Het zesde lid en zevende lid maken duidelijk dat de minister een steekproef kan uitvoeren en dat de minister van de geselecteerde zorgaanbieder een, door een accountant opgesteld, rapport van feitelijke bevindingen opvraagt. In het nog op te stellen en bekend te maken accountantsprotocol worden de door de accountant te verrichten controlewerkzaamheden gespecificeerd waarover de accountant dient te rapporteren. Dit houdt ook in dat de accountant verschillende zaken van de zorgaanbieder kan opvragen, zoals aangiften loonheffing van de zorgaanbieder, salarisstroken of andere documenten waaruit de inschaling van de zorgprofessionals blijkt, bankafschriften van de zorgaanbieder en facturen voor de inzet van ingehuurde derden-zorgprofessionals.

Er zal aldus bijvoorbeeld gecontroleerd worden of de zorgaanbieder de bonus aan de zorgprofessionals heeft uitgekeerd en de belasting als eindheffingsbestanddeel is aangewezen, of de zorgprofessionals binnen de inkomensnormen van artikel 11, eerste lid, vallen (niet meer dan tweemaal modaal verdienen) en of de zorgprofessionals in de referteperiode werkzaam waren voor de zorgaanbieder.

Onderdeel D

Onderdeel D wijzigt artikel 15 en voegt een nieuw derde lid in. Artikel 15 betreft de subsidievaststelling aan GGD-en. In artikel 15, tweede lid, van de Subsidieregeling is geregeld dat de GGD uiterlijk op 15 juli na afloop van het kalenderjaar waarin de activiteiten waarvoor de subsidie is verleend zijn verricht, de vaststelling van de subsidie aanvraagt.
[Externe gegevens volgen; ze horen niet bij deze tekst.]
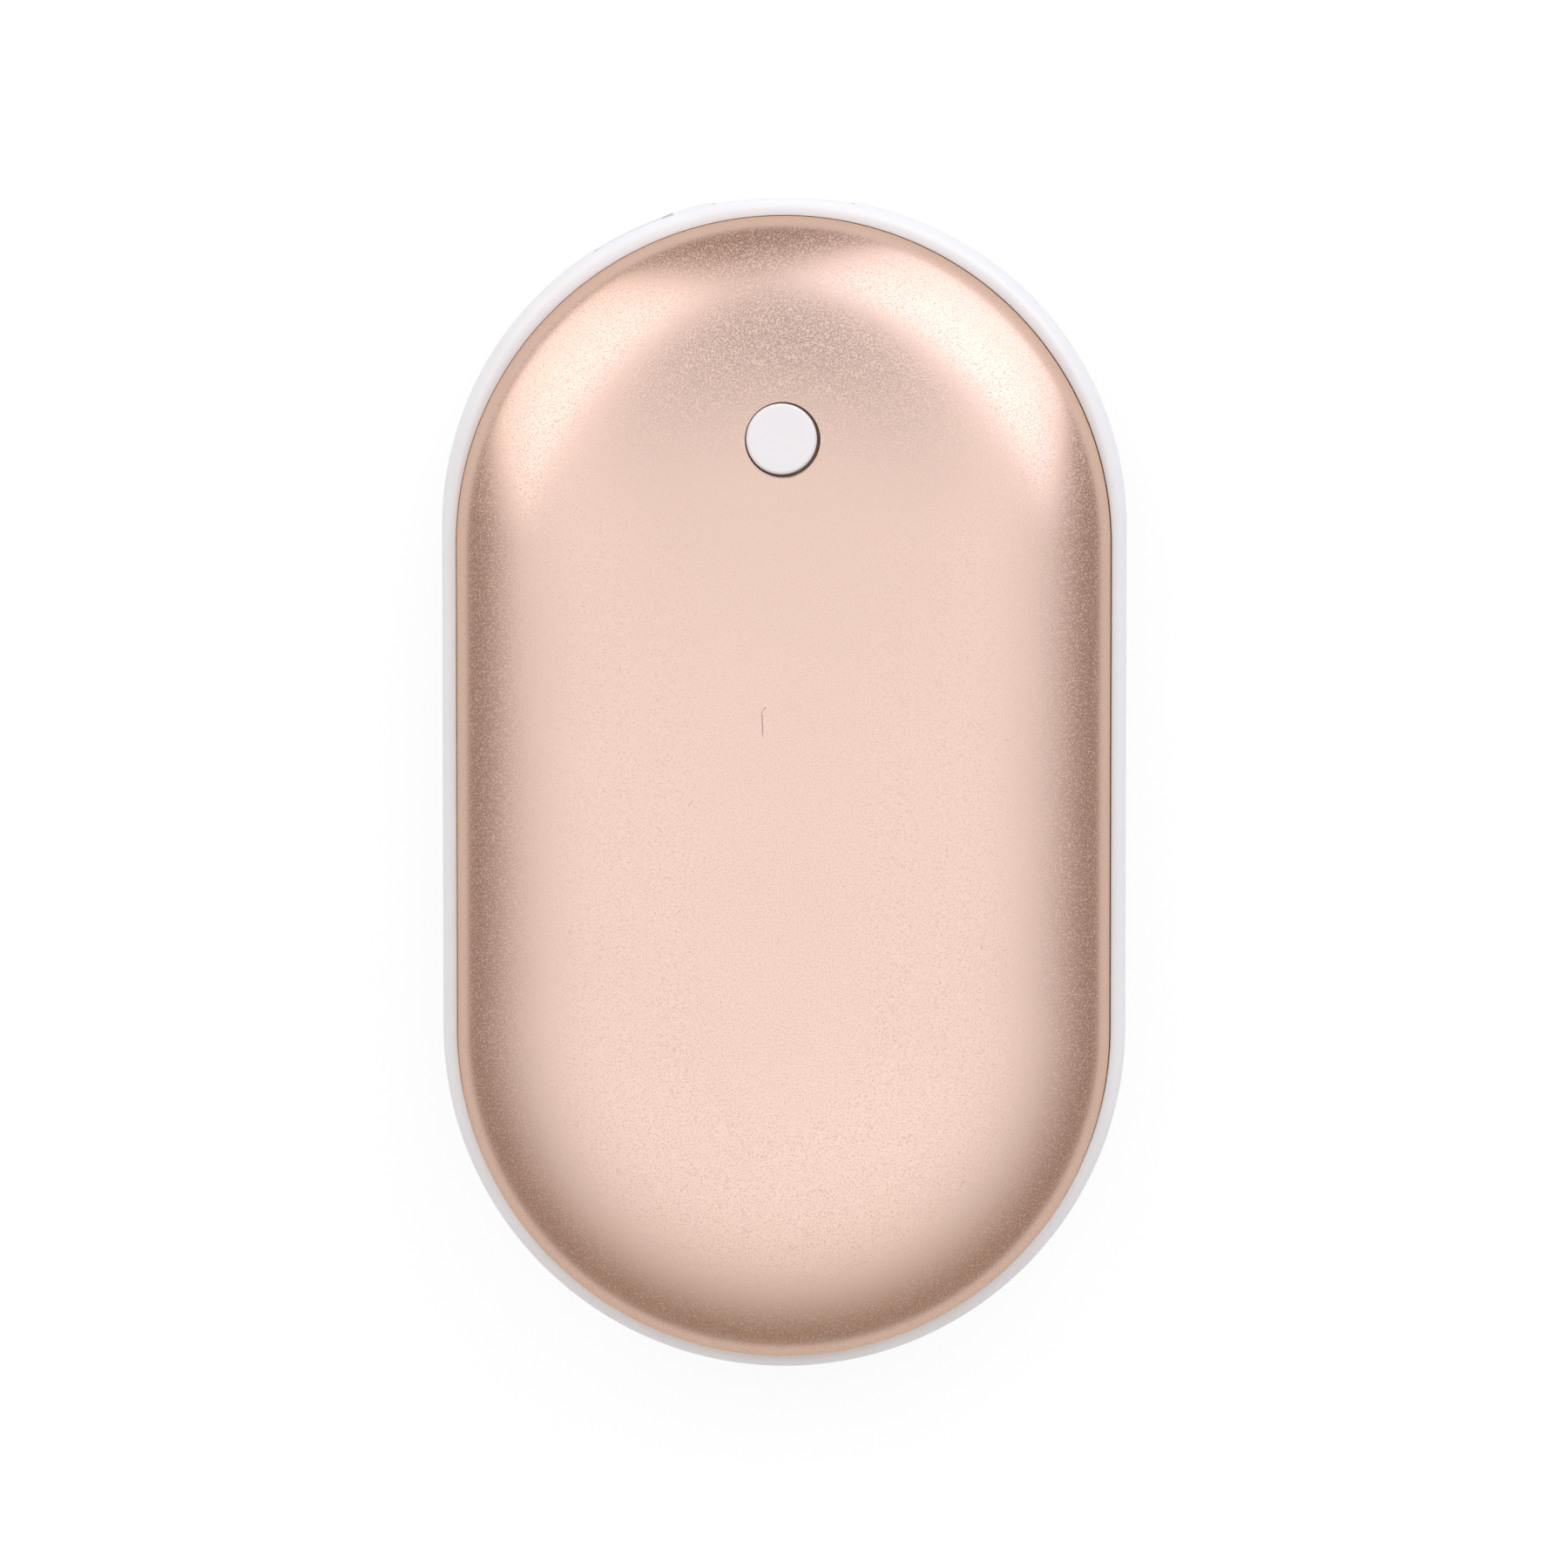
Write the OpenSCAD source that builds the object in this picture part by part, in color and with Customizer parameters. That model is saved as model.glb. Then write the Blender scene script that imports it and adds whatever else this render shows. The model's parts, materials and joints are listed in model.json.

Gebleken is dat de benodigde informatie om subsidie verleend op grond van de Subsidieregeling ten behoeve van bonus 2021 te verantwoorden middels de Single Informatie, Single Audit (SISA methodiek) niet in de SISA-verantwoordingslijst voor verslagjaar 2021 is opgenomen. Hierdoor is het voor GGD-en die subsidie verleend hebben gekregen op grond van de subsidieregeling ten behoeve van bonus 2021 niet mogelijk om deze subsidie in 2022 over verslagjaar 2021 middels de SISA-methodiek te verantwoorden. Verantwoording van de verleende subsidie is echter noodzaak voor een rechtmatige uitvoering van de Subsidieregeling. De benodigde verantwoordingsinformatie wordt opgenomen in de SISA-verantwoordingslijst 2022, zodat deze GGD-en volgend jaar alsnog de ten behoeve van bonus 2021 verleende subsidie kunnen verantwoorden. Om deze reden wordt de uiterlijke verantwoordingsdatum voor GGD-en met een jaar verschoven naar uiterlijk 15 juli 2023.

ARTIKEL II

In afwijking van de systematiek van vaste verandermomenten bij regelgeving en van de publicatietermijn als opgenomen in aanwijzing 4.17 van de Aanwijzingen, treedt deze wijzigingsregeling in werking met ingang van de dag na de datum van uitgifte van de Staatscourant waarin zij wordt geplaatst. Hiervoor is gekozen omdat de wijziging zo spoedig mogelijk gevolg moet hebben vanwege de noodzaak om zorgaanbieders die de aan hen verleende subsidie in 2022 moeten verantwoorden zo spoedig mogelijkheid duidelijkheid te verschaffen over de wijze van verantwoording.

De onderhavige wijzigingsregeling werkt terug tot en met 1 oktober 2020. Dat hangt samen met de louter begunstigende werking van de aanpassing van de regeling en het belang dat dit toegepast kan worden bij de verantwoording van zowel de bonus 2020 als de bonus 2021. Artikel I, onderdeel A, derde lid, de nieuwe begripsbepaling van de minister, werkt niet terug. Artikel I, onderdeel D werkt niet terug, omdat er tot op heden geen verantwoordingen over bonus 2021 door GGD-en zijn ingediend.